Scandal (and I don’t mean HP)


The SEC has received a temporary restraining order against AA Capital Partners, after alleging that the Chicago-based private equity firm had misappropriated at least $10.7 million from its six union pension fund clients. More specifically, the SEC charges that AA Capital used the fraudulent guise of capital call-downs to cover such expenses as private jet rentals, Super Bowl tickets, donations to political candidates and the operations of a Detroit strip club (you just can’t make this stuff up).

Those unfamiliar with AA Capital probably just assume that it is some boiler room that preyed on unsophisticated pension funds – like a private equity version of the Nigerian email scam. But AA Capital is anything but fly-by-night, having been formed in 2001 as a spinout from ABN Amro Fund Investment Group. It has more than $194 million in committed capital, which is supposed to be disbursed for both fund-of-funds and direct investment activities.

Some of the money has indeed gone where it is supposed to, with fund commitments to: Charterhouse, ComVentures, De Novo Ventures, Evergreen, Gabriel Venture Partners, Leonard Green & Partners, Mission Ventures, Quantum Value Management, Sterling Partners, The Jordon Co. and Veritas Capital. Its direct portfolio includes a number of hotel, casino and housing projects, plus a music publishing company.

But it’s the other money that the SEC takes issue with. AA Capital in 2005 generated around $2.02 million from its 2% management fees, but apparently had more than $7.15 million in “operating expenses.” Guess who was allegedly tricked into paying the difference?

From an SEC summary of the complaint (which can be found here in its entirety):

AA Capital withdrew at least $5.7 million from its client trust accounts in more than 20 separate installments and sent the client funds to various accounts [AA managing partner John] Orecchio designated, including those of a Michigan horse farm owned by Orecchio and a company that manages a Detroit strip club. The complaint further alleges that Orecchio told AA Capital’s CFO that the withdrawals were needed to reimburse him for what he claimed was a miscalculation of taxes he owed relating to at least one of AA Capital’s affiliated private equity funds. The Commission’s complaint also alleges that, during 2005, AA Capital misappropriated at least $5 million in client funds to cover the shortfall between its revenues and its operating expenses. The complaint further alleges that AA Capital misrepresented the nature of the withdrawals by sending monthly account statements to its advisory clients that falsely characterized the withdrawals as “capital calls” on the clients’ existing investments.
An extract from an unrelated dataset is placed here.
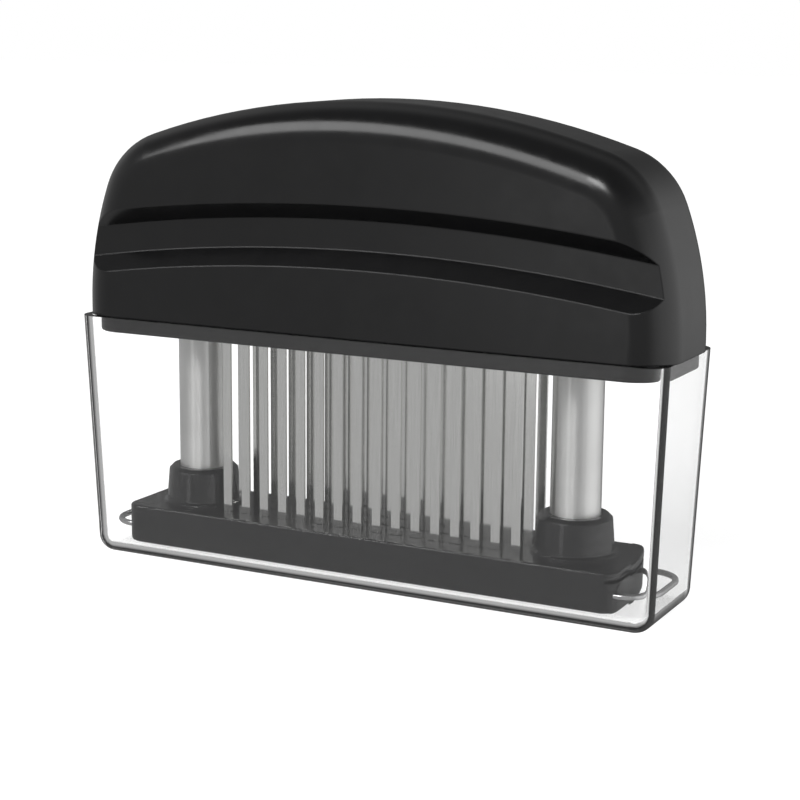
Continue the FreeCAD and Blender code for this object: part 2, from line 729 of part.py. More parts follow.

The SEC pins the original sins on Orecchio, but also claims that other firm executives maintained the fraud after learning about Orecchio’s misdealings. In fact, Orecchio was not suspended until after the SEC had presented its findings to AA Capital, and he remains on the firm’s website as one of three managing partners. Moreover, he still has 50% ownership of the firm and equity stakes in its funds. Fellow managing partner Paul Oliver directed by questions to in-house marketing director Jennifer Pedigo, but she did not return my voice mail message.

These are very serious charges, and the court already has put law firm Barack Ferrazzano in temporary charge of AA Capital’s operations. I can understand – albeit not condone – why Orecchio did what he is alleged to have done. He didn’t respect his fiduciary duties, nor did he respect his partners. What I cannot understand, however, is why those partners did not immediately throw Orecchio out the door once they found out, or at least resign themselves. And there is an outstanding question as to how a firm of this size had so few financial controls that Orecchio was so easily allowed to divert cash into inappropriate accounts.

I’ll keep tabs on this, and report in when there are new developments. Perhaps AA Capital has a reasonable defense, and the SEC has gotten its facts wrong. But I doubt it.